Net earnings attributable to common shareowners
 
$
182.5

 
$
162.8

Diluted earnings per share
 
$
1.22

 
$
1.06


2019 Pro-forma Results

The 2019 pro-forma results were calculated by combining the results of Stanley Black & Decker with the stand-alone results of the 2019 acquisitions for their respective pre-acquisition periods. Accordingly the following adjustments were made:

Elimination of the historical pre-acquisition intangible asset amortization expense and the addition of intangible asset amortization expense related to intangibles valued as part of the acquisition accounting that would have been incurred from December 30, 2018 to the acquisition dates.

Because the 2019 acquisitions were assumed to occur on December 31, 2017, there were no acquisition-related costs or inventory step-up charges factored into the 2019 pro-forma period, as such expenses would have occurred in the first year following the assumed acquisition date.

2018 Pro-forma Results

The 2018 pro-forma results were calculated by combining the results of Stanley Black & Decker with the stand-alone results of the 2018 and 2019 acquisitions for their respective pre-acquisition periods.

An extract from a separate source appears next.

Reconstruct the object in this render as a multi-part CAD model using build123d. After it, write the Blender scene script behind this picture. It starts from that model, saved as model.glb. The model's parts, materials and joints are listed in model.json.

Accordingly the following adjustments were made:

Elimination of the historical pre-acquisition intangible asset amortization expense and the addition of intangible asset amortization expense related to intangibles valued as part of the acquisition accounting that would have been incurred from December 31, 2017 to March 31, 2018 for the 2018 and 2019 acquisitions.

Depreciation expense for the property, plant, and equipment fair value adjustments that would have been incurred from December 31, 2017 to March 31, 2018.

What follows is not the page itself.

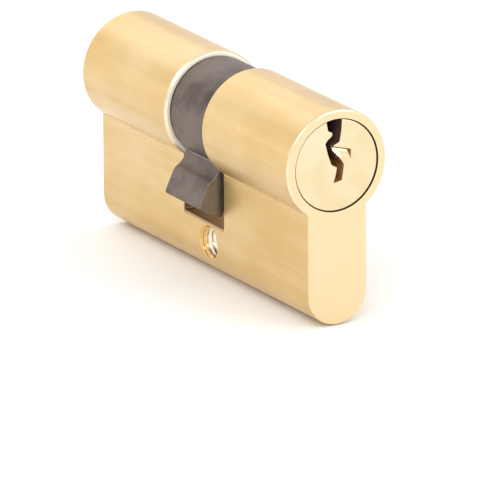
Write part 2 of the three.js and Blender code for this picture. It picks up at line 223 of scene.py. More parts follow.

Additional expense for acquisition-related costs and inventory step-up charges relating to the 2019 acquisitions, as such expenses would have been incurred from December 31, 2017 to March 31, 2018.

Because the 2018 acquisitions were assumed to occur on January 1, 2017, there were no acquisition-related costs or inventory step-up charges factored into the 2018 pro-forma period, as such expenses would have occurred in the first year following the assumed acquisition date.